As an scholar thinking about media, I see very few genres of collective communication on the current internet. Top of my head, I see only three, each with its disadvantages, rules, and possibilities. Here is my list and assessment, I am grateful for suggestions, additions, and alternative views:

  1. Lectures, very male and monologue-like format. See e.g. the very uninteresting and hard-to-follow YouTube-Lecture series pioneered by Stanford University. These are standard and boring, and most online classrooms probably will follow this format somewhat intuitively (mine do). I prefer these for my teaching (quicktime, YouTube, recorded power point presentations, podcasts), because the students are able to background them, keep their own time and schedule, and I am able to self-direct my presence. I used to watch lectures while doing laundry or something else, because they demand that you do something else at the same time. Teachers shine here if they are actors, like YouTube-Influencers are. See e.g. the level of insight or critical reflection offered by a YouTube-Stanford lecture, or by Harald Lesch, one of the most visible science-YouTubers in Germany. Its hardly any insight at all, it is people explaining stuff to you.

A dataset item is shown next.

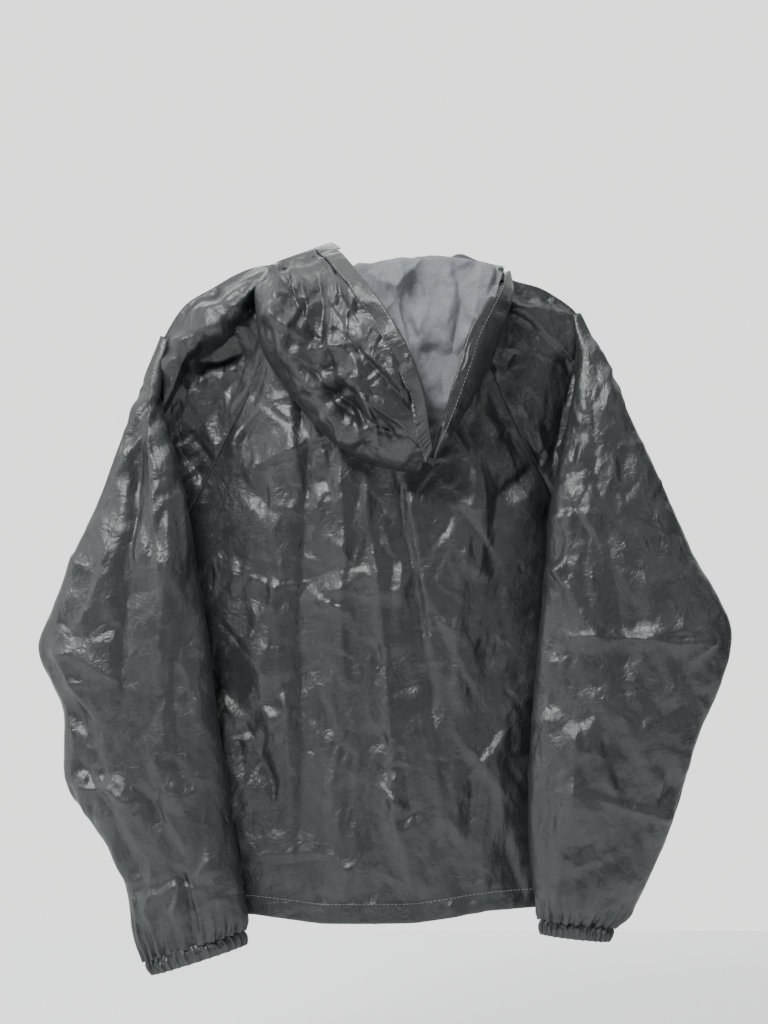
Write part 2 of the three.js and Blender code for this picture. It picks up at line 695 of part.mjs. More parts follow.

  2. Voice / Video Chats: chats are in my experience chaos for the most part, and are meant to be. The less chaos, the more lecture-like and monologue-like it becomes. The more chaos, the more students and teachers might learn to read the «flow» of a chat, i.e. when to speak, when to interject, when to listen, when to zone out. While collectively engaging for the most part, this genre also is in my view rather unsuited to transmitting «knowledge items». It is more collective performance, with everybody weirdly acting as audience and performer, than communication. I presented an Alt-Right chatforum during a conference talk once, and people in the audience asked me to turn it off because it made them dizzy or seasick. Mediasick.
  3. Written Forms: blogs, journals, forums, and comments. Probably the best for most of us, being writers and word-people, and not actors.